Benoît XVI assume l’héritage de Vatican II et de Jean-Paul II dans le domaine du dialogue interreligieux et il insiste particulièrement sur le respect de la liberté de conscience et la liberté religieuse, sur le fait qu’il ne faut pas opposer foi et raison.
(1) : statut équivalent à celui de ministre et qui dirige l’administration religieuse musulmane en Turquie
Comment Benoît XVI est-il perçu par les musulmans dans cette région du monde ?
Benoît XVI souffre de l’image du « pape de Rastibonne ». Le voyage d’Istanbul a modifié cette image. J’espère que le voyage en Terre Sainte confirmera cette relation une relation positive entre le pape et les musulmans.
Quelles sont les étapes clés en Terre Sainte pour le dialogue interreligieux ?
Samedi 9 mai, à Amman, Benoît XVI se rendra à la mosquée Al-Hussein Bin-Talal, qui porte le nom de l’ancien roi de Jordanie. Il confirme ainsi ce qu’il avait dit en Turquie : les chrétiens respectent ce lieu de prière des musulmans.

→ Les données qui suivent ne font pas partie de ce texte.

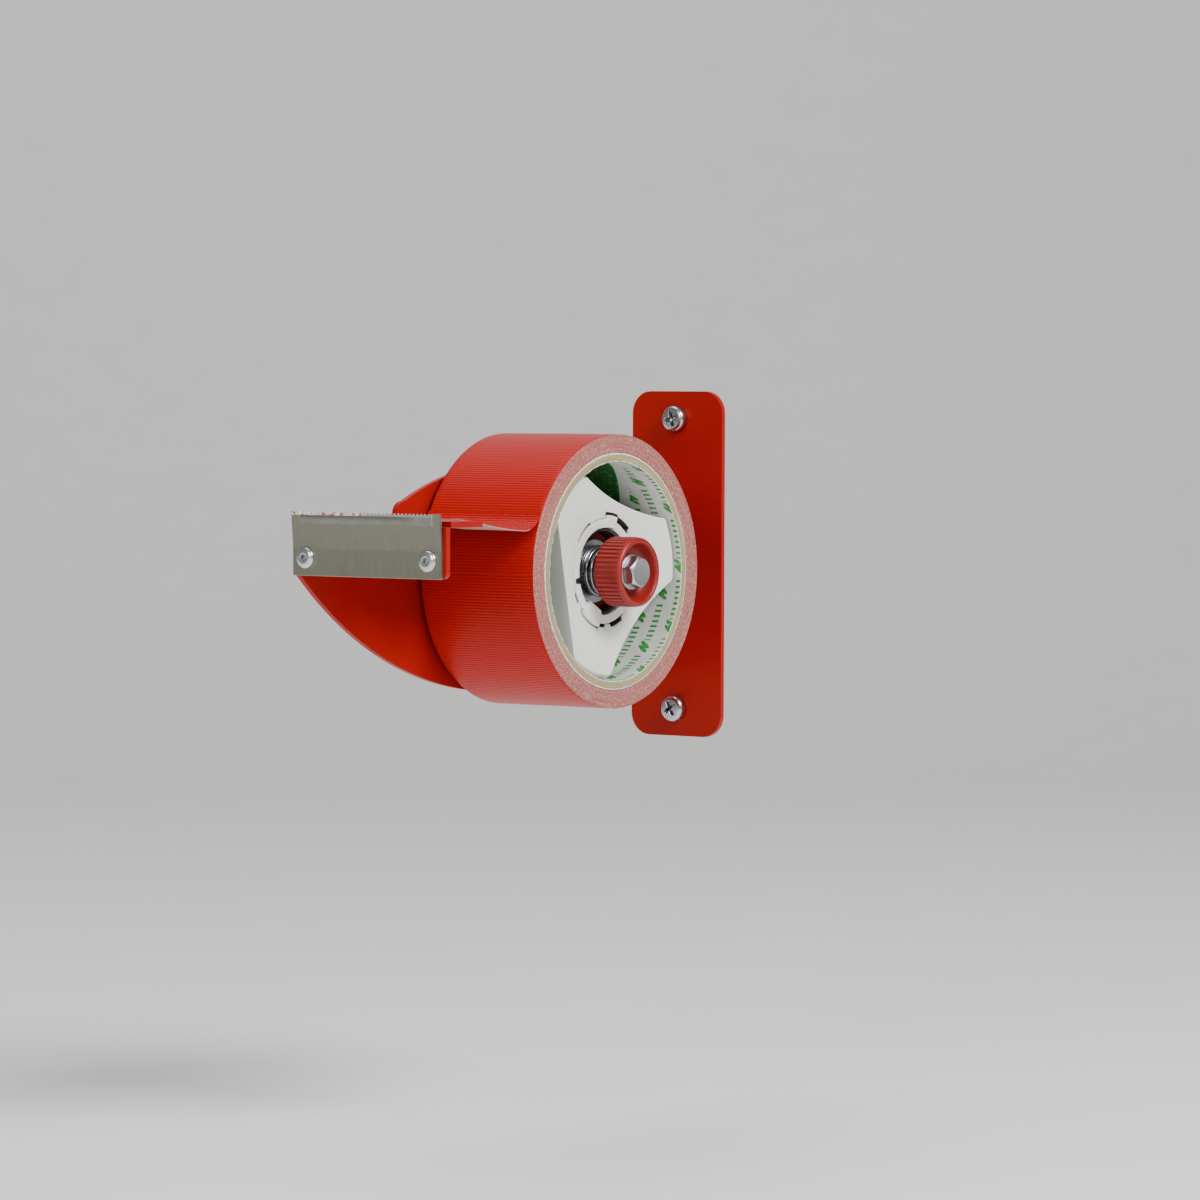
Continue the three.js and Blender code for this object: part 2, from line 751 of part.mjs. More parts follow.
// The ribbed brake nut: a cup open towards the front for the bolt's head, a pocket behind for the
// spring, and a threaded sleeve on the axle. The ribs stop short of the rounded ends.
function knob() {
  const bodyRadius = knobRadius - knobRibDepth;
  const rootRadius = bodyRadius - seat;
  const outline = [];
  for (let i = 0; i < knobRibs; i++) {
    const step = 360 / knobRibs;
    outline.push(polar(rootRadius, i * step));
    outline.push(polar(knobRadius, (i + ribFlank) * step));
    outline.push(polar(knobRadius, (i + ribFlank + ribLand) * step));
    outline.push(polar(rootRadius, (i + 2 * ribFlank + ribLand) * step));
  }
  const ribs = pullX(outline, knobBack + edgeBreak, knobFront - knobRim);
  const inside = rod(rootRadius - hole, knobBack, knobFront);
  const profile = [
    point(sleeveBore, knobBack - knobSleeve),
    point(sleeveRadius, knobBack - knobSleeve),
    point(sleeveRadius, pocketFloor),
    point(pocketRadius, pocketFloor),
    point(pocketRadius, knobBack),
    point(bodyRadius, knobBack),
    ...arc(knobRadius - knobRim, knobFront - knobRim, knobRim, 0, 90, 5),
    point(knobRecessRadius, knobFront - knobRim / 2),
    point(knobRecessRadius - knobRecessTaper, recessFloor),
    point(sleeveBore, recessFloor),
  ];
  return join(cut(ribs, inside), turnX(profile, knobRibs * 2));
}

const washerBack = recessFloor + 2 * seat;
const headBack = washerBack + boltWasherThick + seat;

function boltWasher() {
  return tube(boltRadius + boltWasherRim, boltRadius + hole, washerBack, washerBack + boltWasherThick);
}

// The hexagon bolt that keeps the knob on the axle, with the corners of its head chamfered.
function knobBolt() {
  const top = headBack + boltHead;
  const flat = boltRadius + boltFlatRise;
  const head = hexagon(2 * flat, headBack, top, boltTurn);
  const cone = turnX([
    point(0, headBack),
    point(flat + over, headBack),
    point(flat + over, top - edgeBreak),
    point(flat - hole, top),
    point(0, top),
  ]);
  const shank = rod(boltRadius, headBack - boltLength, headBack + over, 32);
  return join(head.intersect(cone), shank);
}

function tapeCore() {
  return tube(coreRadius - seat, coreBore, rollLeft, rollRight, 80);
}

function tapeRoll() {
  return tube(tapeRadius, coreRadius, rollLeft, rollRight, 80);
}

// The tape's free end as a thin ribbon. Seen along X it peels off the roll on an arc, rises in a
// straight line to the rest's back edge, lies on the rest and lifts to the blade's teeth.
function tapeLead() {
  const lift = leadThick / 2 + seat;
  const fromAxis = tapeRadius + lift + peelRadius;
  const along = rad(leadTurn);
  const middle = point(-axleOut + fromAxis * Math.cos(along), fromAxis * Math.sin(along));
  const restLevel = restTop + lift;
  const ahead = middle.x - restBack;
  const above = middle.y - restLevel;
  const rise = Math.asin(peelRadius / Math.hypot(ahead, above)) - Math.atan2(above, ahead);
  const peelEnd = 270 - THREE.MathUtils.radToDeg(rise);
  const line = [
    ...arc(middle.x, middle.y, peelRadius, leadTurn + 180, peelEnd, 10),
    point(restBack, restLevel),
    point(restFront, restLevel),
    point(bladeBack - hole, bladeHigh - toothHeight - hole),
  ];
  const upper = [];
  const lower = [];
  line.forEach((p, i) => {
    const before = line[Math.max(i - 1, 0)];
    const after = line[Math.min(i + 1, line.length - 1)];
    const normal = point(after.y - before.y, before.x - after.x).setLength(leadThick / 2);
    upper.push(point(p.x + normal.x, p.y + normal.y));
    lower.unshift(point(p.x - normal.x, p.y - normal.y));
  });
  return pullX([...upper, ...lower], rollLeft, rollRight);
}

const redPaint = { color: 0xb5160e, roughness: 0.4, metalness: 0 };
const zinc = { color: 0xc9ccd0, roughness: 0.25, metalness: 1 };
const bladeSteel = { color: 0x9a968b, roughness: 0.35, metalness: 1 };
const aluminium = { color: 0xd6d9db, roughness: 0.3, metalness: 1 };
const whitePlastic = { color: 0xe4e3dd, roughness: 0.45, metalness: 0 };
const greyPlastic = { color: 0x3c3b3a, roughness: 0.6, metalness: 0 };
const redPlastic = { color: 0xb02a20, roughness: 0.45, metalness: 0 };
const redFibre = { color: 0x7d1512, roughness: 0.8, metalness: 0 };
const springSteel = { color: 0x8d9094, roughness: 0.3, metalness: 1 };
const board = { color: 0xb9b09a, roughness: 0.9, metalness: 0 };
const redTape = { color: 0xc81d10, roughness: 0.3, metalness: 0 };

const dispenser = new THREE.Group();
const hubAxis = new THREE.Group();
hubAxis.position.set(0, -axleOut, 0);
dispenser.add(hubAxis);

function addPiece(group, name, body, finish) {
  const mesh = new THREE.Mesh(geometryOf(body), new THREE.MeshStandardMaterial(finish));
  mesh.name = name;
  group.add(mesh);
}

addPiece(dispenser, "frame_plate", framePlate(), redPaint);
addPiece(dispenser, "blade", blade(), bladeSteel);
addPiece(dispenser, "blade_rivet_left", rivet(rivetPlaces[0]), aluminium);
addPiece(dispenser, "blade_rivet_right", rivet(rivetPlaces[1]), aluminium);
addPiece(dispenser, "wall_screw_bottom", wallScrew(-screwSpacing / 2, screwTurns[0]), zinc);
addPiece(dispenser, "wall_screw_top", wallScrew(screwSpacing / 2, screwTurns[1]), zinc);
addPiece(dispenser, "tape_lead", tapeLead(), redTape);
addPiece(hubAxis, "axle_stud", axle(), zinc);
addPiece(hubAxis, "axle_washer", axleWasher(), zinc);
addPiece(hubAxis, "axle_nut", axleNut(), zinc);
addPiece(hubAxis, "hub_body", hubBody(), whitePlastic);
addPiece(hubAxis, "hub_ring", hubRing(), whitePlastic);
addPiece(hubAxis, "hub_bush", hubBush(), greyPlastic);
addPiece(hubAxis, "friction_disc", frictionDisc(), redFibre);
addPiece(hubAxis, "brake_washer", brakeWasher(), zinc);
addPiece(hubAxis, "brake_spring", brakeSpring(), springSteel);
addPiece(hubAxis, "spring_seat", springSeat(), zinc);
addPiece(hubAxis, "brake_knob", knob(), redPlastic);
addPiece(hubAxis, "bolt_washer", boltWasher(), zinc);
addPiece(hubAxis, "knob_bolt", knobBolt(), zinc);
addPiece(hubAxis, "tape_core", tapeCore(), board);
addPiece(hubAxis, "tape_roll", tapeRoll(), redTape);

export default dispenser;
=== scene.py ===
# Looks for the wall-mounted tape dispenser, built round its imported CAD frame. Metres, +Z up.
import functools
import math

import bmesh
import bpy
import numpy as np
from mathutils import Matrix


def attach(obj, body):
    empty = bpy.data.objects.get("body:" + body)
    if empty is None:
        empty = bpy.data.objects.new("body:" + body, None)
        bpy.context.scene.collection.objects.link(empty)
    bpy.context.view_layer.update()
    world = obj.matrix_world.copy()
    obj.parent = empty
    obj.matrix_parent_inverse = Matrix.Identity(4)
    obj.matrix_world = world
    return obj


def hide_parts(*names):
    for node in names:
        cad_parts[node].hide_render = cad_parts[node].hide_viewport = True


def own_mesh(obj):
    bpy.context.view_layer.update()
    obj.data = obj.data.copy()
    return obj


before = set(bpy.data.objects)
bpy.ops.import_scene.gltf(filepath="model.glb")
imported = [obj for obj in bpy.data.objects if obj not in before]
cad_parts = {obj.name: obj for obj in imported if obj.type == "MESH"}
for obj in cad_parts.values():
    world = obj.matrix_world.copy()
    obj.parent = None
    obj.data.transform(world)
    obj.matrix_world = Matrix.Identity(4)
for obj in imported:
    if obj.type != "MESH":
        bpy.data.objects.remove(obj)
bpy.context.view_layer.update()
mm = 0.001
axisY = -82.4  # hub's axis, mm from the wall

cameraSetup = dict(
    place=(1.1464, -1.5772, 0.0647),
    forward=(-0.59938, 0.79946, -0.04),
    roll=0.214,  # degrees
    lens=161.23,
    sensor=36.0,
)


def placed(thing, right, up, back, place):
    # stands a camera or a light at a place, with its own three axes given
    bpy.context.collection.objects.link(thing)
    rows = np.eye(4)
    rows[:3] = np.column_stack([right, up, back, place])
    thing.matrix_world = rows.T.tolist()
    return thing


def placeCamera(setup):
    # the camera looks along forward, and its right axis is turned by roll about that
    forward = np.array(setup["forward"]) / np.linalg.norm(setup["forward"])
    level = np.cross(forward, (0, 0, 1))
    level /= np.linalg.norm(level)
    turn = math.radians(setup["roll"])
    right = level * math.cos(turn) + np.cross(level, forward) * math.sin(turn)
    data = bpy.data.cameras.new("mainCamera")
    data.lens = setup["lens"]
    data.sensor_width = setup["sensor"]
    data.clip_end = 30
    camera = bpy.data.objects.new("mainCamera", data)
    up = np.cross(right, forward)
    bpy.context.scene.camera = placed(camera, right, up, -forward, setup["place"])


placeCamera(cameraSetup)
print("camera placed")


def tone(code):
    # an sRGB hex colour as linear light; a plain number is a linear grey
    if not isinstance(code, str):
        return (code, code, code, 1.0)
    part = np.array([int(code[i : i + 2], 16) for i in (1, 3, 5)]) / 255
    linear = np.where(part <= 0.04045, part / 12.92, ((part + 0.055) / 1.055) ** 2.4)
    return (*linear.tolist(), 1.0)


def addNode(tree, kind, inputs=(), out=0, stops=(), **settings):
    # a node with its settings and a ramp's stops; its sockets, in order or by name, are set to
    # values or joined to other sockets; a kind all in capitals is a sum of that operation
    if kind.isupper():
        kind, settings = "Math", dict(operation=kind)
    node = tree.nodes.new("ShaderNode" + kind)
    for name, value in settings.items():
        setattr(node, name, value)
    for socket, value in inputs.items() if isinstance(inputs, dict) else enumerate(inputs):
        if isinstance(value, bpy.types.NodeSocket):
            tree.links.new(value, node.inputs[socket])
        else:
            node.inputs[socket].default_value = value
    for k, (place, colour) in enumerate(stops):
        marks = node.color_ramp.elements
        mark = marks[k] if k < len(marks) else marks.new(place)
        mark.position, mark.color = place, tone(colour)
    return node.outputs[out]


def newFinish(name, colour, roughness, metallic=0.0, **more):
    # a finish with its even values, the adder of its nodes, and the place on the piece
    finish = bpy.data.materials.new(name)
    finish.use_nodes = True
    even = dict(Base_Color=tone(colour), Roughness=roughness, Metallic=metallic, **more)
    shader = finish.node_tree.nodes["Principled BSDF"]
    for socket, value in even.items():
        shader.inputs[socket.replace("_", " ")].default_value = value
    add = functools.partial(addNode, finish.node_tree)
    return finish, add, add("TexCoord", out="Object")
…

Dimanche 10 mai, le pape célèbrera la messe au stade international de Amman : une célébration eucharistique, en plein air, dans un pays à majorité musulmane c’est très rare ! En août 1985, le pape Jean-Paul II avait rencontré 90.000 jeunes musulmans au Maroc dans un stade mais c’était pour un échange de discours.
Je sais que les autorités jordaniennes ne souhaitent pas que l’émigration des chrétiens se poursuive mais qu’elles tiennent à ce que la communauté chrétienne continue à vivre en Jordanie et je pense que cette messe en est un signe.
Mardi 12 mai, à Jérusalem, Benoît XVI visitera le Dôme du Rocher sur l’Esplanade des mosquées. Cette visite est symboliquement forte car c’est le troisième lieu saint de l’Islam. Cela signifie aussi que l’Eglise catholique reconnaît que Jérusalem est une ville sainte, non seulement pour les juifs et pour les chrétiens mais aussi pour les musulmans. Je pense que les musulmans seront très touchés par ce geste.
L’étape du mercredi 13 mai à Bethléem sera le seul passage en terre palestinienne.